I have to assume that someone has run a trial on training these models to output answers to factual questions along with numerical probabilities, using a loss function based on a proper scoring rule of the output probabilities, and it didn't work well. That's an obvious starting point, right? All the "safety" stuff uses methods other than next-token prediction.
The safety stuff seems to be mostly trying to locate mechanisms (induction heads, etc) and isolating knowledge, in the pursuit of lobotomizing models to make them safe.

You could RLHF/whatever models on common factual questions to try to get them to answer those specific questions better, but I doubt there'd be much benefit outside of those specific questions.

There's a couple of fundamental problems related to factuality.

1) They don't know the sources, and source reliability, of their training data.

2) At inference time all they care about is word probabilities, with factuality only coming into it tangentially as a matter of context (e.g. factual continuations are more probable in a factual context, not in a fantasy context).
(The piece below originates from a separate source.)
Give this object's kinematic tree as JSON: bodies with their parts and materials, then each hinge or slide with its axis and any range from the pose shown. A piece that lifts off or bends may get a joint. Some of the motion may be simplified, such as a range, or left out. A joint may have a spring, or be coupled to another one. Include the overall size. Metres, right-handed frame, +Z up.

They don't have any innate desire to generate factual responses, and don't introspect if what they are generating is factual (but that would be easy to fix).

I wonder if the training to be compliant to the propter is part of the problem. Both of those statements are similar to saying "I refuse to answer your query".

Or maybe this is inherent to continuation?

The behavior reminds me of the human subconscious, which doesn't say no, just raises up what it can.